Ingénieur des mines, il développa à partir d’une série d’observations de terrain tirées de ses voyages professionnels à pied, sac au dos, et bâton en main, à travers toute l’Europe et jusqu’en Anatolie, une méthode comparative d’études des sociétés humaines s’appuyant sur le droit dit « coutumier » et les modes d’héritage au sein des familles, devenant ainsi l’un des pionniers de la sociologie hexagonale. Emmanuel Todd, anthropologue qui nous est contemporain, a contribué à faire connaître ses travaux.

Conservateur et attaché à la défense de la famille traditionnelle, il fut longtemps négligé par le monde universitaire. Il semble bien être positivement redécouvert depuis les années 1960 par ces mêmes milieux qui l’ont longtemps méprisé.

Ne se contentant pas d’être un observateur de son temps, Frédéric le Play, dressant un bilan clairement négatif des conditions de vie des ouvriers européens, partagea ses préoccupations sociales dans plusieurs ouvrages, dans lesquels il défendra notamment la nécessité d’une « Union européenne. »

Frédéric Le Play fut-il un ardent européiste cosmopolite et apatride ? Fut-il un prédécesseur de Jean Monnet ou de Jacques Delors dans leur volonté de construire une Europe politique soumise aux Etats-Unis, comme de nos jours ?

Assurément pas. Profondément acquis aux idées contre-révolutionnaires, et hostile à 1789, son profil idéologique est bien éloigné de l’univers intellectuel dominant encore l’Occident. L’auteur prolifique que fut Le Play défendit en revanche l’idée selon laquelle le bonheur des Européens passait par l’union des pays d’Europe pour résoudre une problématique commune. Rien ne semble indiquer qu’il considérait l’enjeu continental comme secondaire dans sa pensée, et bien que les mentions du sujet soient peu nombreuses dans son ouvrage, elles semblent bien être la conséquence de son raisonnement.

Frédéric le Play avait parcouru l’Europe et l’Asie occidentale, parfois à pied, pour observer la condition des ouvriers. De ses observations que l’on ne nommait pas encore « sociologiques », il a tiré et fait publier, à la fin de sa vie, un ouvrage intitulé La constitution essentielle de l’humanité : exposé des principes et des coutumes qui créent la prospérité ou la souffrance des nations. C’était en 1881.

Dans ce livre, Le Play affirme que l’union des pays d’Europe est une nécessité sociale et morale nécessaire au bonheur collectif des Européens. Il précise que la transformation du monde social « démontre la nécessité d’une création nouvelle. » Il s’agirait d’aboutir à « l’Union européenne des petits Etats. » Cette alliance d’Etats, [car il ne semble pas s’agir d’un projet fédéralisant ou centralisateur jacobin] a pour but, non d’organiser des moyens d‘attaque au profit des petits Etats, mais de leur assurer les bienfaits de la paix intérieure dans toute l’étendue de l’Union. »
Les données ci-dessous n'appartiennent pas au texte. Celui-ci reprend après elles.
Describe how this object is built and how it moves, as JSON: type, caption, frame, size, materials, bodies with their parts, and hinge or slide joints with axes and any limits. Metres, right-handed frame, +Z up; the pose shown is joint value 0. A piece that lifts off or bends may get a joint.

Le Play est limpide quant à son projet qui se veut à la fois continental et mondial, dans une perspective parfaitement pacifiste :

« (…) l’union européenne des petits États et la paix internationale qui, après la connaissance de la vérité et la satisfaction des besoins essentiels, sont pour les peuples la principale condition du bonheur. »

L’Europe de cette époque est dominée par de grands empires, comme la Russie, l’Autriche-Hongrie, ou encore l’Allemagne. Le Play ne semble pas vouloir les dissoudre, son projet semble ainsi bel et bien confédéral :

« Ce projet d’union n’est inspiré par aucun sentiment hostile au développement des grands empires. Ceux-ci, en effet, sont déjà, et deviendront de plus en plus utiles auxiliaires pour cette Union européenne, dépourvus de sols disponibles, car ils offrent à ses émigrants des territoires où règne la sécurité. L’Union donnera même son concours à l’œuvre des grands empires, en leur procurant des arbitres pour l’apaisement des conflits que doivent susciter leurs conquêtes sur le désert et la barbarie. D’un autre côté, elle s’assurera des garanties contre les abus que les grands empires pourraient faire de leur puissance. Sous ce rapport, elle sera un exemple utile, pour les petites nations qui, dans les autres régions du monde, sont, comme l’Union européenne, enclavées entre les territoires des grands empires de la mer. »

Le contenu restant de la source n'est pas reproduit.